Seattle Mennonite Faith Formation
  • Home
  • Children
  • Middle Years
  • Youth
  • Newsletter
  • Faith Practices
  • Children's Stories
  • Contact
  • Home
  • Children
  • Middle Years
  • Youth
  • Newsletter
  • Faith Practices
  • Children's Stories
  • Contact
Search by typing & pressing enter

YOUR CART

Midweek Message
A weekly note from Pastor Amy

9/22/2020 0 Comments

Children's Time

​In Children's Time on Sunday I talked about the way the coins that we share can help children in Syria receive school kits, receive arts programs, and explore the feeling that they experience as a result of the ongoing war. 

Starting now, you'll be able to share the children's time portion of worship either on YouTube (you can subscribe to our channel) or on the SMC Faith Formation website, where I'll post them to the blog along with the Midweek Message.  I know that it's hard - especially after they've had to experience screen learning all week - to have kids sit through worship.  I hope this can be a way that I can keep connecting with them.

This week during the education hour will the be first time that kids have the opportunity to have time together. We'll do a game and a story that explore identity as well as a spiritual practice. 

For now, though this will likely change in the new year to allow each age group to meet more frequently, Elementary, Middle and High school groups are each meeting one Sunday morning per month.  Youth also have an evening meeting once a month. 

Sunday morning Sunday school schedule:
  • Children: 4th Sundays
  • Middle Grade: 3nd Sundays
  • High School: 2nd Sundays
Youth Group Meetings:
  • Middle School: 1st Sundays
  • High school: 4th Sundays
The faith formation website has resources for you to use with children related to race, justice and the bible.  Another video for kids with a Bible story will be posted the first week of October. I continue to desire hearing from you about your hopes for faith formation and what would be most helpful for your family.
0 Comments

9/16/2020 0 Comments

My Coins Count

Picture
There has been a lot of money talk among my children recently.  With one child who has been receiving allowance for many years and learning how to save it and spend it (more or less) responsibly, my younger child who has never received allowance is now very aware that money is a thing and that it can buy candy. And so the campaign to receive allowance has begun.

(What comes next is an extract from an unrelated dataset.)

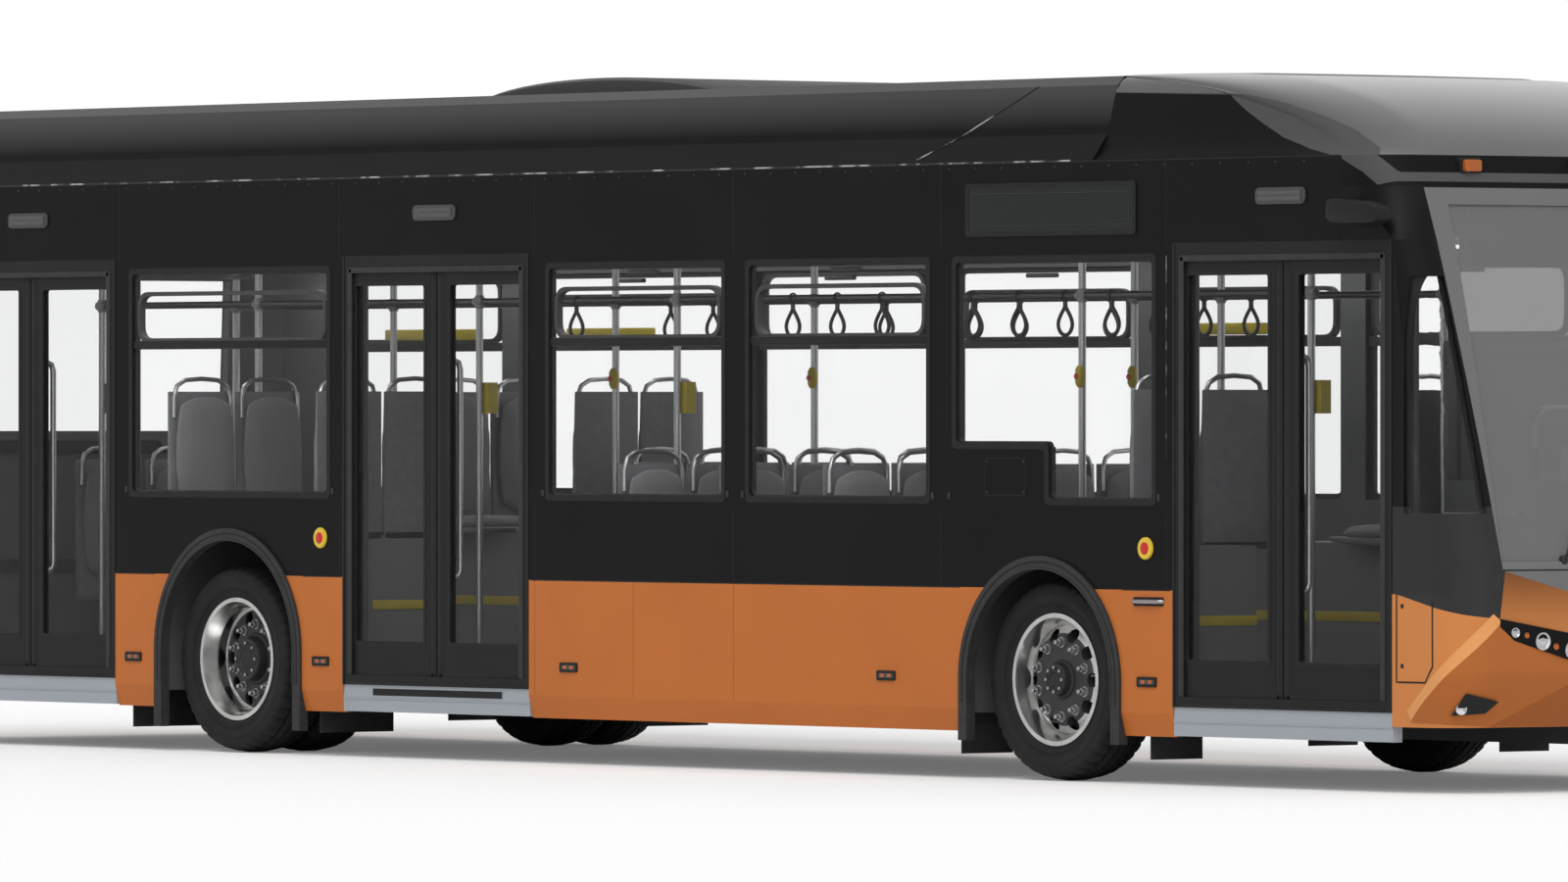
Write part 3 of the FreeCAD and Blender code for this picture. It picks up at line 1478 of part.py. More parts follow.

I am not against allowance for a five-year-old, although I don't think it started this early with his sister, but I also don't want to reinforce the idea that the money he receives will be funneled straight to the corner store for Skittles.  I want him to also develop and understanding of generosity and that he has the power to share. And so enters "My Coins Count."

We've never emphasized this giving program of Mennonite Central Committee before at SMC because we give in other ways to MCC.  But the Mennonite Country Auction has moved online and our opportunities to assemble school kits or hygiene kits are unavailable so I encourage you to think of this as an alternative.  The money collected through My Coins Count primarily supports hunger intervention, education and water projects around the world.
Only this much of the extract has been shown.